_What you will do:_
Only the lines from the line that has "middle = middle_x(pieces)" through the line that has "obj.data.transform(world)" should be reproduced, exactly and with both ends kept.

** START Source material **

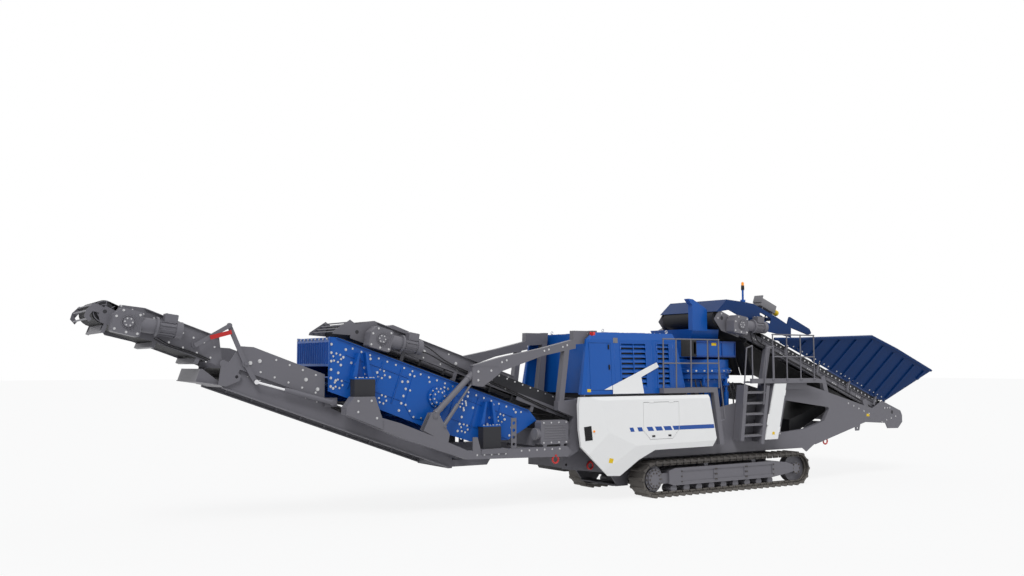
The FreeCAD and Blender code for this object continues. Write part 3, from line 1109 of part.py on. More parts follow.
def cylinder_rod():
    """Return the fold cylinder's rod with its eye at the lever."""
    u = unit(CYL_END, LEVER_LOW)
    y = CYL_Y
    start = (CYL_END[0] + u[0] * 200, CYL_END[1] + u[1] * 200)
    eye = cyl_y(LEVER_LOW[0], LEVER_LOW[1], 44, y - 18, LINK_Y0 + 20)
    rod = cyl((start[0], y, start[1]), (LEVER_LOW[0] - u[0] * 30, y, LEVER_LOW[1] - u[1] * 30), 25)
    return fuse([rod, eye])


def unit(p, q):
    """Return the direction from p to q in the side view."""
    n = math.hypot(q[0] - p[0], q[1] - p[1])
    return ((q[0] - p[0]) / n, (q[1] - p[1]) / n)


def gear_on(line, s, h, y_wall, length, tilt):
    """Return a gear motor outside the wall at y_wall on the near side."""
    x, z = line.at(s, h)
    return gear_motor(x, z, y_wall, length, tilt)


NODES = {
    "track_frame_near": track_frame, "track_frame_far": lambda: mirror(track_frame()),
    "track_near": track_loop, "track_far": lambda: mirror(track_loop()),
    "chassis": chassis,
    "cover_near": cover_near, "cover_far": lambda: mirror(cover()),
    "hatch": hatch,
    "hood": hood, "hood_door": hood_door, "engine": lambda: Part.makeCompound([engine(), radiator()]),
    "crusher": crusher_body, "feed_chute": feed_chute,
    "feeder_frame": feeder_frame, "feeder_skirts": feeder_skirt,
    "feeder_belt": lambda: belt_loop(FEED, *FEED_RUN, FEED_HALF - 130),
    "feeder_drum": lambda: drum(FEED, 0, 0, FEED_DRUM_R, FEED_HALF - 140, 50, FEED_HALF - 2),
    "feeder_tail_drum": lambda: drum(FEED, FEED_LENGTH, 0, 190, FEED_HALF - 140, 50, CHASSIS_HALF - 2),
    "feeder_drive": lambda: gear_on(FEED, 430, -20, -FEED_HALF, 420, 3),
    "hopper_near": hopper_wall, "hopper_far": lambda: mirror(hopper_wall()), "hopper_rear": hopper_rear,
    "head_cover": head_cover, "beacon": beacon,
    "platform_left": platform_left, "platform_right": platform_right, "ladder": ladder, "locker_door": locker_door,
    "discharge_frame": out_frame, "discharge_skirts": out_skirt,
    "discharge_belt": lambda: belt_loop(OUT, *OUT_RUN, OUT_HALF - 60),
    "discharge_drum": lambda: drum(OUT, OUT_HEAD_S, 45, OUT_DRUM_R, OUT_HALF - 70, 40, OUT_HALF - 2),
    "discharge_tail_drum": lambda: drum(OUT, OUT_TAIL_S, 0, 75, OUT_HALF - 70, 30, OUT_HALF),
    "discharge_drive": lambda: gear_on(OUT, OUT_HEAD_S - 460, 45, -OUT_HALF, 430, 10),
    "hanger_near": hanger, "hanger_far": lambda: mirror(hanger()),
    "subframe": lambda: fuse(both(subframe()) + subframe_ties()),
    "screen_box": screen_box,
    "vibrators": lambda: Part.makeCompound(both(vibrator())),
    "spring_boots": lambda: Part.makeCompound(both(spring_boots())),
    "cross_frame": cross_frame, "cross_belt": cross_belt,
    "return_conveyor": return_frame,
    "fines_frame": fines_trough, "fines_belt": fines_belt,
    "head_frame": head_frame, "head_belt": head_belt,
    "head_drum": lambda: drum(HEAD, FINES_DRUM_S, FINES_DRUM_H, FINES_DRUM_R, HEAD_HALF - 50, 35, HEAD_HALF + 58),
    "head_drive": lambda: gear_on(HEAD, 1853, 92, -HEAD_HALF, 430, 8),
    "fold_lever": lever, "fold_link": fold_link, "safety_strut": safety_strut,
    "fold_barrel": cylinder_barrel, "fold_rod": cylinder_rod,
}


def middle_x(pieces):
    """Return the X of the whole machine's middle."""
    whole = Part.makeCompound(list(pieces.values())).optimalBoundingBox(False)
    return (whole.XMin + whole.XMax) / 2


def main():
    """Make every piece, move the origin under the machine's middle and write the files."""
    os.makedirs("parts", exist_ok=True)
    pieces = {name: make() for name, make in NODES.items()}
    middle = middle_x(pieces)
    print("middle", middle)
    for name, shape in pieces.items():
        b = shape.BoundBox
        print(f"{name:20s} solids {len(shape.Solids)} faces {len(shape.Faces):4d} valid {shape.isValid()}"
              f" x {b.XMin:.0f}..{b.XMax:.0f} y {b.YMin:.0f}..{b.YMax:.0f} z {b.ZMin:.0f}..{b.ZMax:.0f}")
        shape.translate(V(-middle, 0, 0))
        shape.exportStep(f"parts/{name}.step")


if __name__ == "__main__":
    main()
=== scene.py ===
"""Looks of a tracked cone crusher with a screening unit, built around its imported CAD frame.

The frame gives every solid part its shape and place. This script gives each part its
finish and adds the small things a CAD solid leaves out: bolt rows, louvre frames,
stripes, hoses, track links, idlers, grips, lamps and labels without words.

All lengths are metres. Places are written from the middle of the tracks, as the machine's
own drawing has them: X towards the feed hopper, Y away from the ladder, Z up.
"""

from __future__ import annotations

import logging
import math
from dataclasses import dataclass
from enum import Enum
from typing import Iterable, Sequence

import bmesh
import bpy
from mathutils import Matrix, Vector

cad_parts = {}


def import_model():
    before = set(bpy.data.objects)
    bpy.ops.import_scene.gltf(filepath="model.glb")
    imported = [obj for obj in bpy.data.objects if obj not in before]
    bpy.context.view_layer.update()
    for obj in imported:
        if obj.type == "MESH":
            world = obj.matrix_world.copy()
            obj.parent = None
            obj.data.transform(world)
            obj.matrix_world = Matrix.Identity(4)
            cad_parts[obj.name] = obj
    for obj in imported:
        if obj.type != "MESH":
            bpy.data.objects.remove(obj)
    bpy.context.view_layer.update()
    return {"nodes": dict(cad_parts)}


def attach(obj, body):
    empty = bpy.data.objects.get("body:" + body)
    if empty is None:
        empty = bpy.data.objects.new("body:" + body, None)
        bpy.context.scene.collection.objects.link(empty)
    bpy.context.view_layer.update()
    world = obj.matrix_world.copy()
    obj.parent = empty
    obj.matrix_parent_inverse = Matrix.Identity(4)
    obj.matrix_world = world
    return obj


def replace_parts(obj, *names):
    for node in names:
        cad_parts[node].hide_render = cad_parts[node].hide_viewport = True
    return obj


LOG = logging.getLogger("crusher")

# How far the frame's origin lies from the middle of the tracks, along X
ORIGIN_SHIFT = 3.570993
PROUD = 0.002

Point = tuple[float, float, float]
Flat = tuple[float, float]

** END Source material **

_Solution to this problem:_
    middle = middle_x(pieces)
    print("middle", middle)
    for name, shape in pieces.items():
        b = shape.BoundBox
        print(f"{name:20s} solids {len(shape.Solids)} faces {len(shape.Faces):4d} valid {shape.isValid()}"
              f" x {b.XMin:.0f}..{b.XMax:.0f} y {b.YMin:.0f}..{b.YMax:.0f} z {b.ZMin:.0f}..{b.ZMax:.0f}")
        shape.translate(V(-middle, 0, 0))
        shape.exportStep(f"parts/{name}.step")


if __name__ == "__main__":
    main()
=== scene.py ===
"""Looks of a tracked cone crusher with a screening unit, built around its imported CAD frame.

The frame gives every solid part its shape and place. This script gives each part its
finish and adds the small things a CAD solid leaves out: bolt rows, louvre frames,
stripes, hoses, track links, idlers, grips, lamps and labels without words.

All lengths are metres. Places are written from the middle of the tracks, as the machine's
own drawing has them: X towards the feed hopper, Y away from the ladder, Z up.
"""

from __future__ import annotations

import logging
import math
from dataclasses import dataclass
from enum import Enum
from typing import Iterable, Sequence

import bmesh
import bpy
from mathutils import Matrix, Vector

cad_parts = {}


def import_model():
    before = set(bpy.data.objects)
    bpy.ops.import_scene.gltf(filepath="model.glb")
    imported = [obj for obj in bpy.data.objects if obj not in before]
    bpy.context.view_layer.update()
    for obj in imported:
        if obj.type == "MESH":
            world = obj.matrix_world.copy()
            obj.parent = None
            obj.data.transform(world)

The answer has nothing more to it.